Analysis
Vestager’s claim aligns with the **European Commission’s Digital Markets Act (DMA)** and **antitrust enforcement principles**, which explicitly aim to prevent gatekeepers like Amazon from engaging in anti-competitive practices (e.g., self-preferencing, data misuse) that stifle smaller rivals. Her framing of 'fairness, not protectionism' is consistent with EU policy statements, which emphasize **leveling the playing field** rather than shielding European firms from competition.

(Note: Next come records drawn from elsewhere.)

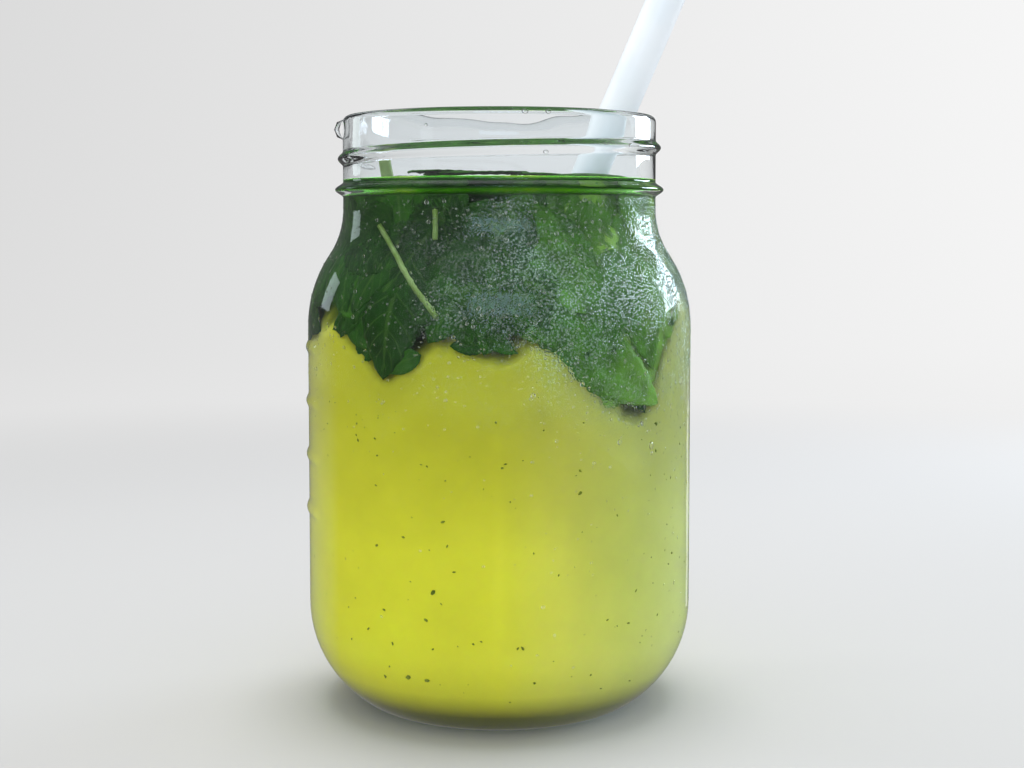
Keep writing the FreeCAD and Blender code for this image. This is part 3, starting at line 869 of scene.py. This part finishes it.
def makeLeafMaterial():
    # fresh mint leaf: dark green, paler veins, a soft wet sheen; murk hides what lies deep
    material, tree, shader = newMaterial("fresh mint leaf")
    place = objectPoint(tree)
    shade = addNode(tree, "ShaderNodeAttribute", {"attribute_name": "shade"}).outputs["Fac"]
    along = addNode(tree, "ShaderNodeAttribute", {"attribute_name": "along"}).outputs["Fac"]
    across = addNode(tree, "ShaderNodeAttribute", {"attribute_name": "across"}).outputs["Fac"]
    blade = ramp(tree, shade, leaf["blade"])
    blotch = addNode(tree, "ShaderNodeTexNoise", {"Scale": perMetre(leaf["blotchSize"]), "Detail": 3.0},
                     {"Vector": place})
    uneven = addNode(tree, "ShaderNodeMapRange",
                     {"From Min": 0.3, "From Max": 0.7, "To Min": 0.7, "To Max": 1.3},
                     {"Value": blotch.outputs["Fac"]})
    varied = addNode(tree, "ShaderNodeVectorMath", {"operation": "SCALE"},
                     {"Scale": uneven.outputs["Result"]})
    tree.links.new(blade, varied.inputs[0])
    side = addNode(tree, "ShaderNodeMath", {"operation": "ABSOLUTE"}, {0: across})
    sweep = addNode(tree, "ShaderNodeMath", {"operation": "MULTIPLY", 1: leaf["veinSweep"]},
                    {0: side.outputs[0]})
    steps = addNode(tree, "ShaderNodeMath", {"operation": "MULTIPLY", 1: float(leaf["veins"])}, {0: along})
    phase = addNode(tree, "ShaderNodeMath", {"operation": "SUBTRACT"})
    tree.links.new(steps.outputs[0], phase.inputs[0])
    tree.links.new(sweep.outputs[0], phase.inputs[1])
    fraction = addNode(tree, "ShaderNodeMath", {"operation": "FRACT"}, {0: phase.outputs[0]})
    edge = addNode(tree, "ShaderNodeMath", {"operation": "PINGPONG", 1: 0.5}, {0: fraction.outputs[0]})
    width = leaf["veinWidth"]
    lateral = addNode(tree, "ShaderNodeMapRange", {"From Min": width, "From Max": 0.0},
                      {"Value": edge.outputs[0]})
    rib = addNode(tree, "ShaderNodeMapRange", {"From Min": width, "From Max": width / 3},
                  {"Value": side.outputs[0]})
    veins = addNode(tree, "ShaderNodeMath", {"operation": "MAXIMUM"})
    tree.links.new(lateral.outputs["Result"], veins.inputs[0])
    tree.links.new(rib.outputs["Result"], veins.inputs[1])
    veined = addNode(tree, "ShaderNodeMix", {"data_type": "RGBA"})
    strength = addNode(tree, "ShaderNodeMath", {"operation": "MULTIPLY", 1: leaf["veinPaleness"]},
                       {0: veins.outputs[0]})
    tree.links.new(strength.outputs[0], veined.inputs[0])
    tree.links.new(varied.outputs[0], veined.inputs[6])
    veined.inputs[7].default_value = linear(leaf["veinColour"])
    murk = addNode(tree, "ShaderNodeAttribute", {"attribute_name": "murk"}).outputs["Fac"]
    fog = addNode(tree, "ShaderNodeMapRange", {"From Min": 0.06, "From Max": 0.8, "To Max": leaf["fog"]},
                  {"Value": murk})
    hidden = addNode(tree, "ShaderNodeMix", {"data_type": "RGBA"})
    tree.links.new(fog.outputs["Result"], hidden.inputs[0])
    tree.links.new(veined.outputs[2], hidden.inputs[6])
    hidden.inputs[7].default_value = linear(leaf["deepColour"])
    tree.links.new(hidden.outputs[2], shader.inputs["Base Color"])
    setInputs(shader, {"Roughness": 0.5, "Specular IOR Level": 0.08, "Subsurface Weight": 0.4,
                       "Subsurface Radius": (0.5, 1.0, 0.2), "Subsurface Scale": leaf["softness"] * mm})
    return material


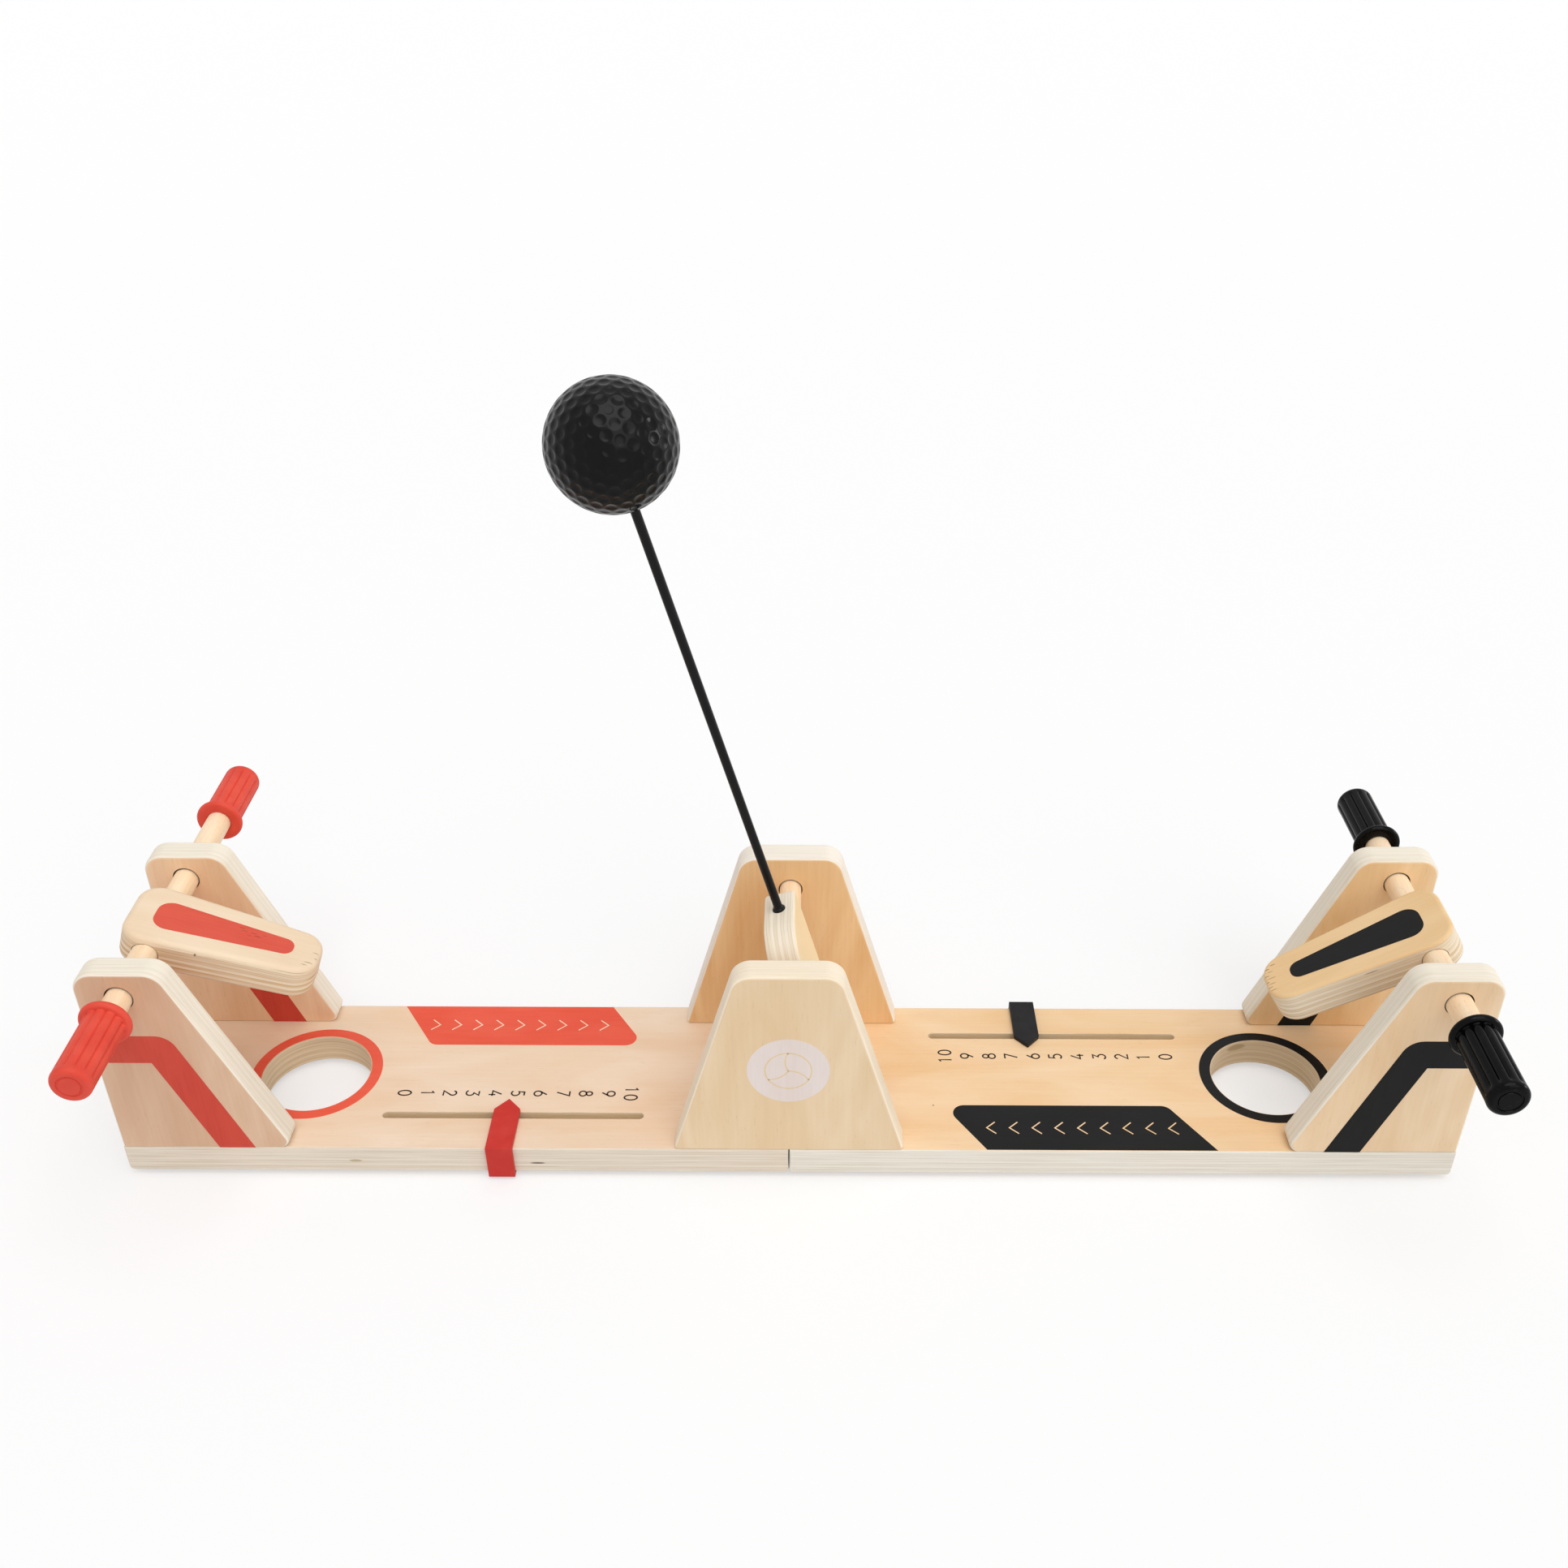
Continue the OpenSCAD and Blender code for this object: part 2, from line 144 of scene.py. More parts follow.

Multiple speeches and EC press releases from 2019–2021 corroborate this distinction, including cases like **Amazon’s dual role as marketplace operator and competitor** (e.g., the 2020 investigation into its use of third-party seller data).
Background
As **EU Commissioner for Competition (2014–2019)** and later **Executive Vice-President for a Europe Fit for the Digital Age**, Vestager led high-profile cases against Big Tech, including **Google (€8.2B in fines)**, **Apple (€13B tax recovery)**, and **Amazon (2020 data-use probe)**. The EU’s approach centers on **ex ante regulation (DMA, 2022)** and **ex post enforcement (antitrust laws)** to curb monopolistic behaviors, distinguishing it from protectionist measures like tariffs or domestic subsidies. Critics argue the EU’s actions disproportionately target U.S. firms, but the legal basis remains **competition neutrality**.
Verdict summary
Margrethe Vestager’s 2020 statement accurately reflects the EU’s antitrust policy focus on fairness in digital markets, as evidenced by official documents and her public record.